Jan Urban agrees that there is a danger of a new institute getting bogged down in petty party squabbles - especially given the current tense and antagonistic political climate in the country - but he feels that the attempt has to be made.
"If we cannot deal with our politicians, we cannot deal with anything, and if this obstacle is not removed we will simply again have the state controlling the memory of the nation, and that's always wrong."
Engaging the younger generation
While historians and politicians argue, the key question remains unanswered. How can engage the interests of young people, like the Prague teenagers we heard at the beginning of the programme? In this respect, the most successful initiative so far has come from outside the state sector. The "Stories of Injustice" project, initiated by the NGO People in Need, is focused on schools, and aims to tell the real stories of those who suffered under the regime, using documentary films as the starting point. People in Need's director is Simon Panek.

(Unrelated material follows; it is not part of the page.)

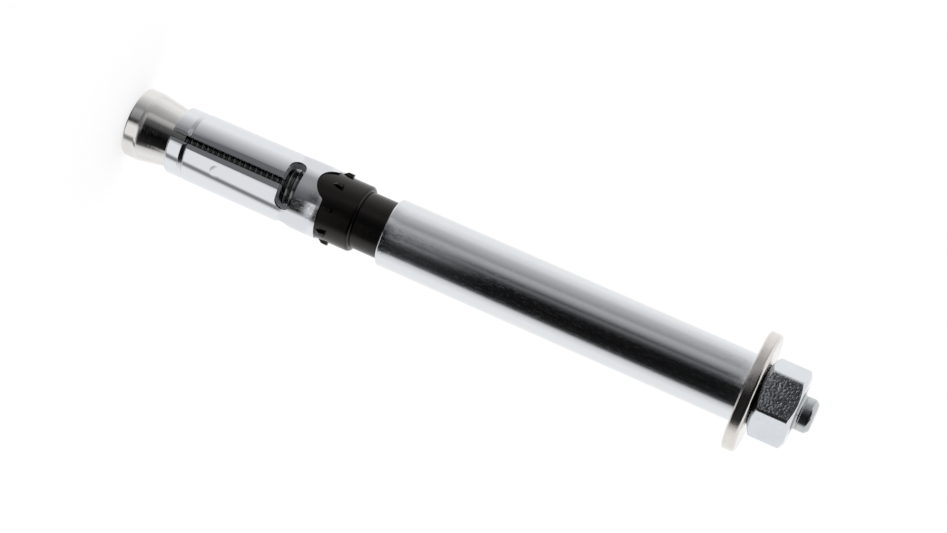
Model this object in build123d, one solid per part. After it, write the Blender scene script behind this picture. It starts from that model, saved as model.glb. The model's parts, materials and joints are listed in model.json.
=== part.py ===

"It's a project for the primary, secondary and high schools in the Czech Republic, which could voluntarily join the experiment in which the documentary film is used as a kick-off for the discussions with the kids and teenagers about the recent past. That means mainly the period between the Second World War and 1989. So far 530 schools voluntarily subscribed to take part in this project. So there is interest among young people, but one should offer them some more interesting or interactive or modern way, how to think, how to talk, how to discuss about the recent history. If it is presented as some very boring facts and dates, then the young people are probably not more interested than in things that happened two hundred years ago. If you offer it to them through documentary films as a start for discussions about that - because most of their parents were somehow included in the communist Czechoslovakia anyway - then you find that a lot of young people are interested and they would like to know more. But one should find a way how to communicate."
Jan Urban has witnessed the impact of the project "Stories of Injustice".
As someone who himself suffered directly under the old regime, Jan Urban has another idea for a way of looking at the problem of the recent past from a fresh angle. Instead of focusing on crime and punishment, he would like to see a "Truth Commission" for reconciliation.
"The 'truth commission' was a concept that was brought to existence in the late 80s and early 90s in Latin America, Argentina, Chile, El Salvador, then tried again in South Africa. The deal is very clear. It's the truth for amnesty. It allows the victims to raise their voice and tell their side of the story but it allows also the perpetrators. The poetry or the main advantage of the concept is that it allows society to look for consensus about what happened."
So you are saying it is not so much about punishing the perpetrators - and this focus on who committed the crimes - but it's more a question of empowering those who were the victims of the regime.
It is highly unlikely that any such commission will ever be established. None of the 28 former communist countries of Central and Eastern Europe have embraced the idea, and it does not seem likely that the Czech Republic, seventeen years after the fall of communism, will be the exception. In the meantime, the politicians will continue to squabble, the broader public will remain sceptical, and it will probably be many years before the mere mention of the old regime stops arousing passionate and widely differing emotions. Jan Urban:
"The consensus shall come two or three generations from now, when no survivors will be left, and that whole event will be just a chapter in a history text book for primary school kids."